*THE TASK*: Note how many lines hold the string "bodies" and give that number without any other words.

*AVAILABLE DATA*:
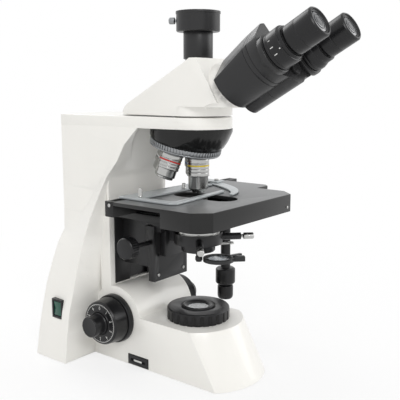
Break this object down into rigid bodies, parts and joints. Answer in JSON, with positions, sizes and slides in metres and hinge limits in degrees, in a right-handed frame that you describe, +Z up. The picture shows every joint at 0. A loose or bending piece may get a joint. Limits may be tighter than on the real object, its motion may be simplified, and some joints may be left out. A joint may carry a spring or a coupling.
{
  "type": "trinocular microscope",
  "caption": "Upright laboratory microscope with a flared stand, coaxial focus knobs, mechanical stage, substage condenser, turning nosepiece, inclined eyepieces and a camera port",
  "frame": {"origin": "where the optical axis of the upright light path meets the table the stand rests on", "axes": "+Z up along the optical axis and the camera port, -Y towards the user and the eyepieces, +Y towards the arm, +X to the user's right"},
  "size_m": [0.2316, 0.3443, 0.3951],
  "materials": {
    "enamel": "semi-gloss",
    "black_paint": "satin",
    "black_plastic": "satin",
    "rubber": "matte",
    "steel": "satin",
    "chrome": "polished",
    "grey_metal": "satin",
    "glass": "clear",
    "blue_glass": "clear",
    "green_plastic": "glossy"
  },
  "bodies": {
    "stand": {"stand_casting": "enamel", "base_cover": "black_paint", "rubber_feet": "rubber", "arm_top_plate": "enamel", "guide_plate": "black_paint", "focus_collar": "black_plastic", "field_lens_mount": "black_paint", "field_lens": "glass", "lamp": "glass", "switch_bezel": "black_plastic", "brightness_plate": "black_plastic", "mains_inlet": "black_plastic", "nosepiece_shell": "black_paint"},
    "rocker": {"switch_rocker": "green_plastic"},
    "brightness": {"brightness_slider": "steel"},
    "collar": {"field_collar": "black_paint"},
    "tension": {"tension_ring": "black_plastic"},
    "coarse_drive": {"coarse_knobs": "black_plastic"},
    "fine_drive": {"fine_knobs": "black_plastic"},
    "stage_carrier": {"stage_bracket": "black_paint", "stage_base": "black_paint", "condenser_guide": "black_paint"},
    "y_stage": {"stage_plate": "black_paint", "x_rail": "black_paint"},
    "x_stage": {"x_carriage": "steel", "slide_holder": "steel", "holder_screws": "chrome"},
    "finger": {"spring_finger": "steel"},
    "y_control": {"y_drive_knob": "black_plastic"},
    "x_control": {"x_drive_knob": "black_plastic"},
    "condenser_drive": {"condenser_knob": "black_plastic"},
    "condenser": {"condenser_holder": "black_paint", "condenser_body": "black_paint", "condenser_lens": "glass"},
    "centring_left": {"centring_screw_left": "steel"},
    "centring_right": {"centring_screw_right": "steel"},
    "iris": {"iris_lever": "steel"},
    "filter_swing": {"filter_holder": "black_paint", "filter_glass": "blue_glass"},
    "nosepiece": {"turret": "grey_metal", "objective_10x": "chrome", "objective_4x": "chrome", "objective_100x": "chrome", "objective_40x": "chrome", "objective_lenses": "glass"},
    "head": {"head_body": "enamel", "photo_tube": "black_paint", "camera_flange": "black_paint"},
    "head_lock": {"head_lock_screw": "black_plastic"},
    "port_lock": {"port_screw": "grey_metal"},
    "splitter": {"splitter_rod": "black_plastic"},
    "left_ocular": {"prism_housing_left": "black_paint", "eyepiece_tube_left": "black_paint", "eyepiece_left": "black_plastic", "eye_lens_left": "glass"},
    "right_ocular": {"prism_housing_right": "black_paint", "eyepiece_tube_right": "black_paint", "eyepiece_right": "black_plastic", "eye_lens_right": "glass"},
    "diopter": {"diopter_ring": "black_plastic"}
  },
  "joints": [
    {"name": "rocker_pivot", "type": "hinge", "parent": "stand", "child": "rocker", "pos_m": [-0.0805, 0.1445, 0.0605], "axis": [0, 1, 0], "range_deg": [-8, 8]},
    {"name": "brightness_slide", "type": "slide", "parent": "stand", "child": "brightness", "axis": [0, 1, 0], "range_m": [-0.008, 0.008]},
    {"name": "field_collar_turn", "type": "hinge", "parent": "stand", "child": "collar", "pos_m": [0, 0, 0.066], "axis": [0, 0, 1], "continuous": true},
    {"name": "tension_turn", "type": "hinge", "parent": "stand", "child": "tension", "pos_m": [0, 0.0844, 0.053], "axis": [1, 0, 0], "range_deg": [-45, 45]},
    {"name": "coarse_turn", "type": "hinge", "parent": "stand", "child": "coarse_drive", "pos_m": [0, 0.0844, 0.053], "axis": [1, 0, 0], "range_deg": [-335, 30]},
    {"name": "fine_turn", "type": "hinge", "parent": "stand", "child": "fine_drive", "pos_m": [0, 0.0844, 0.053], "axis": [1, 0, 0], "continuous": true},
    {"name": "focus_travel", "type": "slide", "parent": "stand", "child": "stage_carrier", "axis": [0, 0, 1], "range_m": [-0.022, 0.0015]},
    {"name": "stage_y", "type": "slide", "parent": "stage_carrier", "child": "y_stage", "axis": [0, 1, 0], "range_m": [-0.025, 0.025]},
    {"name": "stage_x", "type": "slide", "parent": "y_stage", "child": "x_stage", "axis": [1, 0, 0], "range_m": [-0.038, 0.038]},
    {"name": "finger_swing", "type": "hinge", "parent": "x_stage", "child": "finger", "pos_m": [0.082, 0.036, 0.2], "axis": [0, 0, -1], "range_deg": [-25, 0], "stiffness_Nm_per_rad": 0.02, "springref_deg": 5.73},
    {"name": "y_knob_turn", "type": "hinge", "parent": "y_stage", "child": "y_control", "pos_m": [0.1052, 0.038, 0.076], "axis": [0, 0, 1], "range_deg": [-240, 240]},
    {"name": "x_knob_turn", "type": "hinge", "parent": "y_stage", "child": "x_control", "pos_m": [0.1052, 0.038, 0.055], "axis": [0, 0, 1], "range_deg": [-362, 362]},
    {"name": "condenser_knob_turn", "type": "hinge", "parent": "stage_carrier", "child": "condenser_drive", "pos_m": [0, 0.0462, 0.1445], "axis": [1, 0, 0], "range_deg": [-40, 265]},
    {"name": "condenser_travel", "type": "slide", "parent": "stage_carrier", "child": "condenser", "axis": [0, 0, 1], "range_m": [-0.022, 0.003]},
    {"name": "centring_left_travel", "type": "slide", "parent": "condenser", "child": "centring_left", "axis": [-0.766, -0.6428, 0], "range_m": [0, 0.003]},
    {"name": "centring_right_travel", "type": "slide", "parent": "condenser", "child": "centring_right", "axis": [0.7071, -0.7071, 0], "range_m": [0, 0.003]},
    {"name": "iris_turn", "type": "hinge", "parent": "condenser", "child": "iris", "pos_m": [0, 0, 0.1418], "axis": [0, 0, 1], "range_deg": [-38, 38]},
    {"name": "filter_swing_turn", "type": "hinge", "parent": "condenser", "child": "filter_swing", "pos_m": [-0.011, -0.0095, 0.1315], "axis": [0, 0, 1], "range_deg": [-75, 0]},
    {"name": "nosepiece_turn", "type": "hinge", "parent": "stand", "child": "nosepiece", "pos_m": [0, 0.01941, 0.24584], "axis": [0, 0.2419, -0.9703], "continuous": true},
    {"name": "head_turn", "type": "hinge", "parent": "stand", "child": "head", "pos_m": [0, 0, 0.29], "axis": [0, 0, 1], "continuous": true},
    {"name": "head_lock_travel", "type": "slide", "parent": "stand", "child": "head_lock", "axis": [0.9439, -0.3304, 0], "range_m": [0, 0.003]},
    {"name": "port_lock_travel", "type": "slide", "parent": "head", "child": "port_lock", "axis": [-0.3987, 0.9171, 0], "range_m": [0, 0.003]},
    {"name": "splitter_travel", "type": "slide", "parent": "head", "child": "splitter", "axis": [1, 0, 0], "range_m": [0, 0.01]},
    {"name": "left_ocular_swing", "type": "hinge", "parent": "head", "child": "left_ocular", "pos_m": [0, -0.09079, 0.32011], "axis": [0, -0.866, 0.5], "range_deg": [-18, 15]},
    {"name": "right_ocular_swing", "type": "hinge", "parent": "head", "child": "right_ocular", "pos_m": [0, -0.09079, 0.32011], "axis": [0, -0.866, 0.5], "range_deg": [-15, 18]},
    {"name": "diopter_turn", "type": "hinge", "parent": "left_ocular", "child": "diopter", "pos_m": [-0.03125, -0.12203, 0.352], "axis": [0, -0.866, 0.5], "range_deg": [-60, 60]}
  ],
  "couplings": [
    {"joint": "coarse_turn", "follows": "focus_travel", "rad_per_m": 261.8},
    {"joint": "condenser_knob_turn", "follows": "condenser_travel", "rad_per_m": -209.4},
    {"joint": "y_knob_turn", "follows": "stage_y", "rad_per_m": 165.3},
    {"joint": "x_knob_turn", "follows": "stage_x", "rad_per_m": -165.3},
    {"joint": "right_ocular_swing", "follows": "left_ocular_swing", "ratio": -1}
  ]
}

*TASK RESULT*: 2